Prince te desafía incluso antes de observarlo en el escenario trabajando precisamente como Prince. Casi 30 minutos antes de su show de julio de 2011 en el festival inglés Hop Farm, en la pequeña localidad de Paddock Wood y como parte del tour Welcome 2 America (el cantante rompía todas las reglas, incluso las ortográficas), la pantalla principal empieza a disparar videoclips algo retorcidos, de factura precaria y que con suerte acumularían espacio en la bodega de MTV. Se trata de secuencias de anónimos grupos de funk integrados por músicos que semejan versiones de segunda mano del jefe mayor, algo así como experimentos más cerca de Milli Vanilli que de Prince: son las apuestas que el propio estadounidense publicitaba antes de sus espectáculos, como un espaldarazo a conjuntos que naufragaban en el anonimato.
Un aperitivo que descoloca -¿quiénes son esos tipos?-, pero que habita la misma ética de provocación multiplicada por toda la trayectoria del fallecido artista. Porque, cuando las pantallas se apagan y le toca el turno de saltar a escena, el cuadro se entiende por completo.
Vestido de blanco, con guitarra cruzada, silueta ceñida y collares y medallones descansando en su cuello, el oriundo de Minneapolis asoma como una figura de trazos casi celestiales. Las 30 mil personas que colman el sitio lo comprenden aún mejor. A diferencia de eventos con carne de pasarela, como Lollapalooza o Coachella, el desaparecido festival Hop Farm se levantaba en un antiguo establo y reúne a un público en su mayoría adulto, el mismo que en los días previos había disfrutado a Lou Reed y Patti Smith.
Pero lo de Prince no sólo es dinamita comparado con el resto, sino que también la gran oportunidad de corroborar lo que sus biógrafos han subrayado por décadas: aunque era un genio obsesivo del estudio, su estallido definitivo sólo se podía apreciar en el escenario.
Pese a que parte con un track inédito que nunca incluyó en disco alguno, We live (2 get funky) -otra muestra de que era un rupturista desde el pitazo inicial, maniobra atípica para un recital multitudinario-, el resto es un viaje en tobogán. La triada de Let’s go crazy, 1999 y Little red corvette no sólo retrocede a su catálogo más brillante, sino que lo exhibe como un guitarrista furioso y afilado, con solos cargados de veneno y que atacan majestuosos, aunque nunca bajo las trilladas acrobacias de los guitar heroes. Es una habilidad casi camuflada: aunque es uno de los mejores de la historia en ese apartado, la guitarra siempre fue para él sólo un elemento más al servicio de la obra final, a la par con sintetizadores, baterías y recursos vocales.
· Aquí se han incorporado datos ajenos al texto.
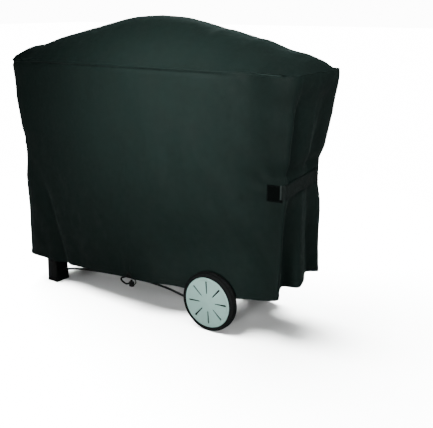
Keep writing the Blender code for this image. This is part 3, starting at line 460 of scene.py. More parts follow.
def finishes():
    made = {
        "cloth": cloth_finish("cover_cloth", (0.0044, 0.0110, 0.0092)),
        "lining": cloth_finish("cover_hem_cloth", (0.0046, 0.0098, 0.0086)),
        "webbing": webbing_finish("strap_webbing", (0.0094, 0.0135, 0.0123)),
        "binding": webbing_finish("strap_binding", (0.035, 0.046, 0.043)),
        "tape": hook_finish("hook_tape", (0.0010, 0.0018, 0.0016)),
        "thread": thread_finish("thread", (0.0011, 0.0024, 0.0021)),
        "cord": braid_finish("braided_cord", (0.0016, 0.0022, 0.0021)),
        "fittings_plastic": moulded_finish("fittings_plastic", (0.0018, 0.0024, 0.0024), 0.46),
        "foot_plastic": moulded_finish("foot_plastic", (0.0022, 0.0034, 0.0030), 0.50, 900.0, 0.0002),
        "frame_steel": painted_finish("powder_coat", (0.0050, 0.0056, 0.0056), 0.42, 0.0, 900.0, 0.0002),
        "table_plastic": moulded_finish("table_plastic", (0.045, 0.048, 0.048), 0.55, 700.0, 0.0003),
        "axle_steel": steel_finish("zinc_steel", (0.45, 0.46, 0.46), 0.34, (1.0, 40.0, 1.0)),
        "spring_steel": steel_finish("spring_steel", (0.55, 0.55, 0.55), 0.30),
        "eyelet_metal": steel_finish("blackened_brass", (0.030, 0.030, 0.028), 0.45, (1.0, 1.0, 1.0)),
        "tyre": rubber_finish("tyre_rubber", (0.0024, 0.0034, 0.0034)),
        "wheel_plastic": moulded_finish("wheel_plastic", (0.012, 0.012, 0.012), 0.55),
        "bush_nylon": moulded_finish("nylon", (0.60, 0.60, 0.57), 0.45, 900.0, 0.00008, 0.04, 0.0, 0.45),
        "hubcap": moulded_finish(
            "hubcap_plastic", (0.31, 0.50, 0.45), 0.42, 1600.0, 0.00006, 0.04, 0.15, 0.45
        ),
        "enamel": painted_finish("black_enamel", (0.010, 0.010, 0.011), 0.16, 0.6, 260.0, 0.0001, 0.06),
        "handle_plastic": moulded_finish("handle_plastic", (0.010, 0.012, 0.012), 0.50),
        "grate_iron": iron_finish("cast_iron", (0.030, 0.029, 0.028)),
    }
    return made


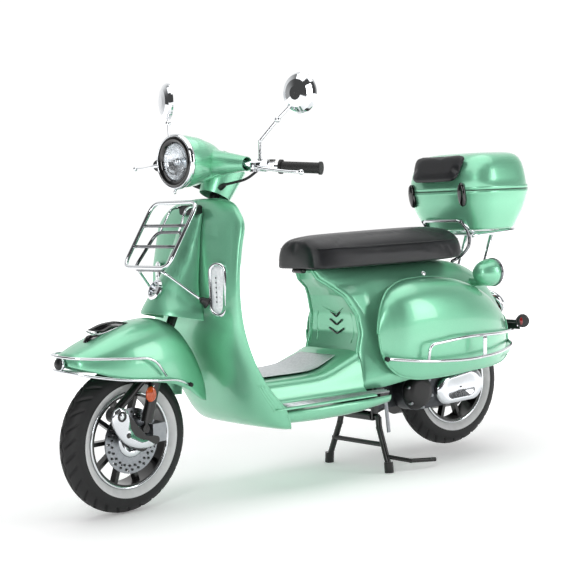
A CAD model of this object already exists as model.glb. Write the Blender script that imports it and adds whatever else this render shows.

“¿Saben ustedes cuántos hits tenemos? Si las toco todos estaremos aquí hasta el próximo año”, lanza luego al público, regalando otro aspecto encubierto por el mito: su sentido del humor, lejos de la leyenda de genio huraño y alérgico al contacto humano. De hecho, cuando toca Nothing compares 2 U -con su capacidad interpretativa al límite-, se da tiempo para volver a reír: “Esto no es mío, es de Sinead O’ Connor. Pero yo ya me compré una casa con esta canción”.
No es aventurado postular que, en este siglo, disfrutaba mucho más de los escenarios que de los estudios, sobre todo a la luz de lanzamientos tan caprichosos como irrelevantes.
Pero esa misma ironía también opera para embestir contra el pop actual. “Esta es música real y ellos son músicos reales”, repitió al menos dos veces al presentar a su grupo, dominado por las mujeres y en clara alusión a la explotación de la tecnología en los conciertos.
Y como buen adversario de los nuevos tiempos, su show está saturado de covers, en tributos a Bob Dylan (Make you feel my love), The Beatles (Come together) y Michael Jackson (Don’t stop ‘til you get enough). Al menos se fue en paz con su gran contrincante ochentero. Todos reconvertidos en piezas de funk sexual, de rock duro y con un timbre agudo donde campea la androginia. Pero nada se compara a Purple Rain, donde toma su guitarra como un arma, se sube arriba de un piano y, como un profeta desde la cima, clama eso de “sólo quería verte bañándote/ bajo la lluvia púrpura”. Si alguna vez cae la pregunta acerca de para qué se inventaron los conciertos, sólo esa postal serviría como respuesta.